RAMAKRISHNA, SRI (Religious Movement)

Sri Ramakrishna (born Gadadhar Chattopadhyay, c. 1836-86) was one of the most charismatic and influential Hindu personalities of the nineteenth century. Constantly lapsing into altered states of consciousness, he claimed direct experience of the ultimate reality. Many of his discourses, largely triggered by devotees’ questions, were recorded by Mahendranath Gupta (‘M’) in The Gospel of Sri Ramakrishna (Srisriraniakrishnakathanirita). Ramakrishna’s name has been perpetuated in the Ramakrishna Mission and Math, founded by his disciple, Swami Vivekananda (see Vivekananda, Swami), although that movement substantially reflects the latter’s direction. The wider dissemination of Ramakrishna’s influence owed much to the many, prominent Hindus who came to hear him, including members of the Brahmo Samaj.

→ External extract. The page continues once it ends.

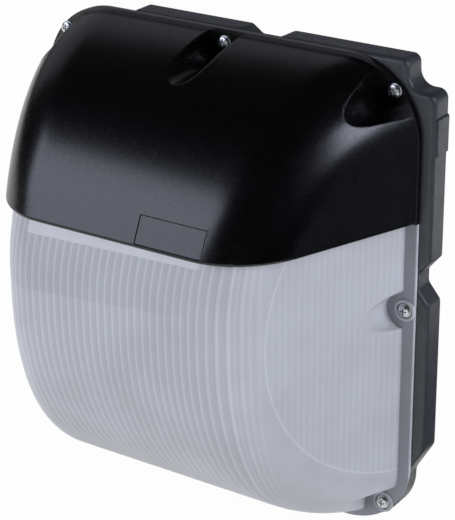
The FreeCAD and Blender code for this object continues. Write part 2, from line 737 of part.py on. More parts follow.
def lamp_clips():
    """Two forked clips that steady the far ends of the lamps."""
    reach = LIMB_PITCH / 2 + LIMB_R + CLIP_GAP
    outer = reach + CLIP_T
    waist = 8.0
    x0, x1 = CLIP_X, CLIP_X + CLIP_W
    clips = []
    for z in LAMP_ZS:
        clip = bar(x0, x1, REFLECTOR_FACE, LAMP_Y + LIMB_PITCH / 2, z - outer, z + outer)
        clip = clip.cut(bar(x0, x1, LAMP_Y - reach, FAR, z - reach, z + reach))
        for a, b in ((z - outer, z - waist), (z + waist, z + outer)):
            clip = clip.cut(bar(x0, x1, REFLECTOR_FACE + CLIP_T, LAMP_Y - reach - CLIP_T, a, b))
        clips.append(clip)
    return Part.makeCompound(clips)


PARTS = {
    "back_housing": back_housing,
    "cover_gasket": lambda: seal_space(0.0),
    "wall_fixing_seals": wall_fixing_seals,
    "cable_grommet": cable_grommet,
    "gear_tray": gear_tray,
    "gear_tray_screws": gear_tray_screws,
    "ballast": ballast,
    "ballast_terminals": ballast_terminals,
    "ballast_screws": ballast_screws,
    "terminal_block": terminal_block,
    "terminal_screws": terminal_screws,
    "cable_clamp": cable_clamp,
    "cable_clamp_screws": cable_clamp_screws,
    "earth_terminal": earth_terminal,
    "reflector": reflector,
    "reflector_screws": reflector_screws,
    "lampholder_bracket": lampholder_bracket,
    "bracket_screws": bracket_screws,
    "lampholder_upper": lambda: lampholder(LAMP_ZS[0]),
    "lampholder_lower": lambda: lampholder(LAMP_ZS[1]),
    "lamp_clips": lamp_clips,
    "lamp_upper_tubes": lambda: lamp_tubes(LAMP_ZS[0]),
    "lamp_upper_base": lambda: lamp_base(LAMP_ZS[0]),
    "lamp_lower_tubes": lambda: lamp_tubes(LAMP_ZS[1]),
    "lamp_lower_base": lambda: lamp_base(LAMP_ZS[1]),
    "lens": lens,
    "hood": hood,
    "blanking_plate": blanking_plate,
    "cover_screws": cover_screws,
    "screw_washers": screw_washers,
}

os.makedirs("parts", exist_ok=True)
for name, make in PARTS.items():
    shape = make()
    shape.exportStep("parts/" + name + ".step")
    box = shape.BoundBox
    span = [round(v, 1) for v in (box.XMin, box.XMax, box.YMin, box.YMax, box.ZMin, box.ZMax)]
    print(name, shape.isValid(), len(shape.Solids), round(shape.Volume / 1000, 1), span)
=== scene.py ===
import bpy, bmesh, json, math
from mathutils import Matrix, Vector

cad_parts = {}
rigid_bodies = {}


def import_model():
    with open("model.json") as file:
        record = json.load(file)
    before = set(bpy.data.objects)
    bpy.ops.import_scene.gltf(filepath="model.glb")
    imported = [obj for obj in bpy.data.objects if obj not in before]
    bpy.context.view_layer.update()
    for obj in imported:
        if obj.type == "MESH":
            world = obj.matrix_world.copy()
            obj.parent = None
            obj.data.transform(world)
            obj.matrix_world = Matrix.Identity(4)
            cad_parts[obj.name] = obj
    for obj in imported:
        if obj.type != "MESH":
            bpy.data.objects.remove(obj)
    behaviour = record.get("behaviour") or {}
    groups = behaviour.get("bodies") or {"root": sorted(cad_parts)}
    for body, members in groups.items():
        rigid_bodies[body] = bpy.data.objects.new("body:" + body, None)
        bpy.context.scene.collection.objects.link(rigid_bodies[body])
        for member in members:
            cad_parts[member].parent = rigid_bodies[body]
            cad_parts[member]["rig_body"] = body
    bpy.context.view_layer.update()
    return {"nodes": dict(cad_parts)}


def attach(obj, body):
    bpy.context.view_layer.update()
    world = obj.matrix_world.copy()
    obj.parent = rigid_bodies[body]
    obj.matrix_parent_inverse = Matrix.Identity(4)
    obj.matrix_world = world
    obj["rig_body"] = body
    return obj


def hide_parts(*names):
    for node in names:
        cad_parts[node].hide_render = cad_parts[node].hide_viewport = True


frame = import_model()

# ---------------------------------------------------------------------------
# Back housing: a black moulded box that screws to the wall and holds the gear.
# It is glass-filled polycarbonate, which leaves a fine, slightly uneven matt
# skin, and its form comes straight from the solid, with its edges smoothed.
# ---------------------------------------------------------------------------
MM = 0.001
MERGE_MM = 0.01
FLAT_ANGLE = 0.2
SHARP_ANGLE = 50.0


def linear(hex_colour):
    """An sRGB hex colour as linear red, green, blue and alpha."""
    parts = [int(hex_colour[i:i + 2], 16) / 255 for i in (1, 3, 5)]
    return [c / 12.92 if c <= 0.04045 else ((c + 0.055) / 1.055) ** 2.4 for c in parts] + [1.0]


def add_node(finish, kind, inputs=None, **settings):
    """Adds a node with its settings. An input is a value, or a socket to link it to."""
    node = finish.node_tree.nodes.new(kind)
    for name, value in settings.items():
        setattr(node, name, value)
    for key, value in (inputs or {}).items():
        if isinstance(value, bpy.types.NodeSocket):
            finish.node_tree.links.new(value, node.inputs[key])
        else:
            node.inputs[key].default_value = value
    return node


def new_finish(name, **shader):
    """A named material, its main shader and its Object coordinates, which are in metres."""
    finish = bpy.data.materials.new(name)
    finish.use_nodes = True
    finish.node_tree.nodes.clear()
    output = add_node(finish, "ShaderNodeOutputMaterial")
    bsdf = add_node(finish, "ShaderNodeBsdfPrincipled", shader)
    finish.node_tree.links.new(bsdf.outputs["BSDF"], output.inputs["Surface"])
    place = add_node(finish, "ShaderNodeTexCoord").outputs["Object"]
    return finish, bsdf, place


def mottle(finish, place, size_mm, detail, dark, light, low=0.35, high=0.65):
    """A noise of a real size, spread between two values: numbers or colours."""
    noise = add_node(finish, "ShaderNodeTexNoise", {"Vector": place, "Scale": 1 / (size_mm * MM), "Detail": detail})
    if isinstance(dark, str):
        ramp = add_node(finish, "ShaderNodeValToRGB", {"Fac": noise.outputs["Fac"]})
        ramp.color_ramp.elements[0].position = low
        ramp.color_ramp.elements[0].color = linear(dark)
        ramp.color_ramp.elements[1].position = high
        ramp.color_ramp.elements[1].color = linear(light)
        return ramp.outputs["Color"]
    spread = add_node(finish, "ShaderNodeMapRange", {
        "Value": noise.outputs["Fac"], "From Min": low, "From Max": high, "To Min": dark, "To Max": light})
    return spread.outputs["Result"]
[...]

Brought up in the village of Kamarpukur north of Calcutta, Ramakrishna gained a reputation for spiritual precocity as a child. After the death of his father, in 1855 he followed his brother to Calcutta where both served as brahmins in the newly built temple to Kali at Dakshineshwar, and where Ramakrishna resided until struck down by terminal illness. His anguished attempts to experience directly Kali, the Divine Mother, led him to accept a succession of spiritual teachers over a period of some thirteen years, including an Advaitin who probably initiated him as a sannyasin and gave him the name of Ramakrishna. In 1859, fearing for his sanity, his family arranged his marriage to Saradamani Mukhapadhyay who as Sarada Devi became the holy Mother of the Ramakrishna movement.

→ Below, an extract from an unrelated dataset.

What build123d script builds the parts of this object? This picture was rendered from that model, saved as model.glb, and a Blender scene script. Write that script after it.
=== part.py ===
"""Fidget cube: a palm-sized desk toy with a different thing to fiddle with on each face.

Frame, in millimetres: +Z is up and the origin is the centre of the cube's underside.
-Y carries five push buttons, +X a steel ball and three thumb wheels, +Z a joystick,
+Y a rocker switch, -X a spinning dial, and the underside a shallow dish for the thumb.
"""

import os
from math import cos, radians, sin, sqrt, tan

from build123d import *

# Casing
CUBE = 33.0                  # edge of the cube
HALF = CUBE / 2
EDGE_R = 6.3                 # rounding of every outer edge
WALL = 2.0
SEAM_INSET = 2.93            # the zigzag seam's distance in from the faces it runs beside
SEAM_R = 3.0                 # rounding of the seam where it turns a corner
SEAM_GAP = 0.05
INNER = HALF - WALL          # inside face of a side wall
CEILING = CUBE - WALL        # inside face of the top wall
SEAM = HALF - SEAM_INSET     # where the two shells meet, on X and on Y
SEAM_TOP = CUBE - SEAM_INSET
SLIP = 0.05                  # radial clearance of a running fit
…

Based on his experiments with various Hindu disciplines and certain Muslim and Christian practices, Ramakrishna affirmed the validity of all ways to God. He emphasized that God-realization should be put before all else, stressing to his male followers the dangers of attachment to ‘women and gold’. Although portrayed in the later Ramakrishna movement as a non-dualist, Advaita Vedantin, Ramakrishna’s repeated assertion of the equal validity of personalist views testify to the enduring influence upon him of Tantra and the worship of Shakti, traditions centred on the Mother Goddess.